The every-April “park musical,” in the middle of the theater’s season, is always a crowd magnet. And it’s the first “park show” Murray, who joined American Stage in October 2022, chose herself (the previous season was programmed by her predecessor, and she inherited it when he left).

So Beauty and the Beast is a big one. “I also wanted to make it a family-friendly affair,” Murray explains on this edition of our Arts Alive! podcast. “And I don’t know that I’ll do that every year, but I really did want to bring something to ‘park’ that could celebrate our community in a really big, arms-open kind of way. So I thought Beauty and the Beast would be the perfect one.

“And also, Belle is just one of those princesses I really can get behind. She’s really smart. She is the savior of that story – she’s not rescued, she does the rescuing all the way throughout.”

Not that American Stage needed rescuing, but Murray’s arrival – from the Aurora Fox Arts Center in Denver – certainly wafted some much-needed fresh creative air in St. Pete’s direction.

Her programming thus far this season, from Acts of Faith to Indecent to The Chinese Lady, has been bold and provocative.

Then there’s Beauty and the Beast. Murray likes to say mixing “entertainment and challenge” is an effective way to keep the audience coming back.
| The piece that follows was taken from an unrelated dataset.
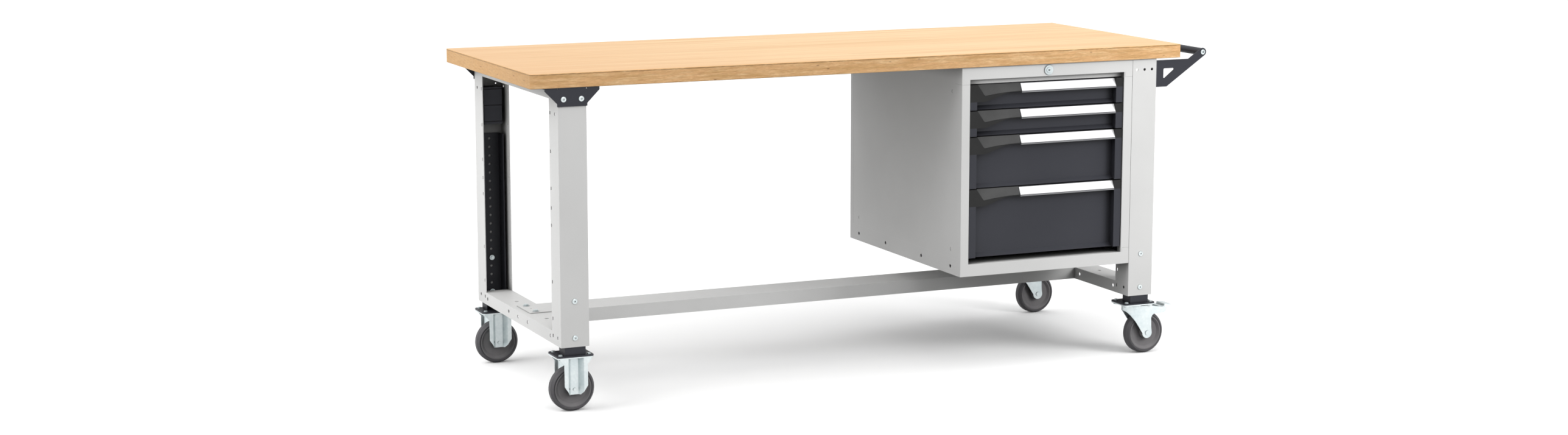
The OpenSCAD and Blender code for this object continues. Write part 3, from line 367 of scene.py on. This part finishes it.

“I like magic onstage. We go to see moments of wonder. That’s why we want to see something live, because there’s something that is really ephemeral in the exchange of audience and live performer.

“So when we reach those perfect moments of wonder – it doesn’t have to be a huge tech moment, it can be a line perfectly said, it can be when the audience all catches up to the story that’s being told, and they all have an a-ha moment.

“These are the things that I look for, and I do feel very solidly that I’m able to recognize those pieces.”